For any line we can compute the difference between the $y$'s in our data and the $\hat{y}$'s predicted by the equation.  From this difference we can define a simple metric that measures how well the line explains the data:

$MSE = \frac{1}{N}\sum{(y_i - \hat{y}_i) ^ 2}$

For example with $\alpha = 3.5$ and $\beta = 10$ - we can plot the distance between the points ($y$) and the points predicted by the equation ($\hat{y}$):

In [59]:
lx = [ [x1, x1] for x1 in x]
ly = [ [y1, y2] for (y1, y2) in zip(y, yp)]
p = figure(plot_width = 400, plot_height = 400)
p.multi_line(xs=lx, ys=ly, line_width = 2, color="gray")
p.circle(x, y, size=10, color="orange")
p.line(xl, yl, line_width=5)
p.xaxis.axis_label='x'
p.yaxis.axis_label='y'
show(p)

<bokeh.io._CommsHandle at 0x7f4b3de3b7d0>

We can average the square of the line lengths which gives us the Mean Squared Error.  

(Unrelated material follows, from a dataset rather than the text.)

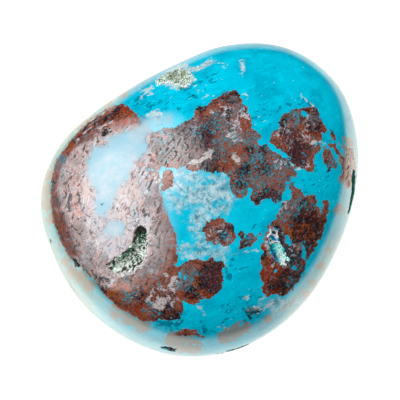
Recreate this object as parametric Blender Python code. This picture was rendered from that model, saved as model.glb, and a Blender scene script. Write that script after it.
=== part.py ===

As we vary $\alpha$ and $\beta$ we get a different MSE - the best fitting line is the one with the lowest MSE.

In [67]:
from bokeh.charts import Scatter
from bokeh.io import push_notebook
from bokeh.plotting import ColumnDataSource, figure

a = 0
b = 1
xl = np.arange(-3,3,0.1)
yl = a + b * xl
yp = a + b * x

mse = np.sum(np.power(np.subtract(y, yp), 2)) / n
title='MSE = {0:6.2f}'.format(mse)

output_notebook(hide_banner=True)

source_mse = ColumnDataSource(data=dict(text=[title]))
source_line = ColumnDataSource(data=dict(x=xl,y=yl))

p = figure(plot_width = 400, plot_height = 400)
p.circle(x, y, size=10, color="orange")
p.line(xl, yl, source=source_line, line_width=5)
p.xaxis.axis_label='x'
p.yaxis.axis_label='y'
p.text(-3,30, text=[title], source = source_mse)

def update(a, b):
    xl = np.arange(-3,3,0.1)
    yl = a + b * xl
    yp = a + b * x
    mse = np.sum(np.power(np.subtract(y, yp), 2)) / n
    title='MSE = {0:6.2f}'.format(mse)
    source_line.data['x'] = xl
    source_line.data['y'] = yl
    source_mse.data['text'] = [title]
    push_notebook()
    
show(p)

<bokeh.io._CommsHandle at 0x7f4b3d089790>

In [68]:
from ipywidgets import interact
interact(update, a = (-40, 40, 0.5), b = (-20, 20, 0.5))

We can use 'machine learning' to avoid having to search through parameters:

In [65]:
from sklearn.linear_model import LinearRegression

xm = x.reshape(-1,1)
model = LinearRegression()
model.fit(xm,y)
print("a   = {0:4.2f}".format(float(model.intercept_)))
print("b   = {0:4.2f}".format(float(model.coef_)))

yp = model.predict(xm)
mse = np.sum(np.power(np.subtract(y, yp), 2)) / n
print('MSE = {0:4.2f}'.format(mse))

a   = 1.71
b   = 13.92
MSE = 64.11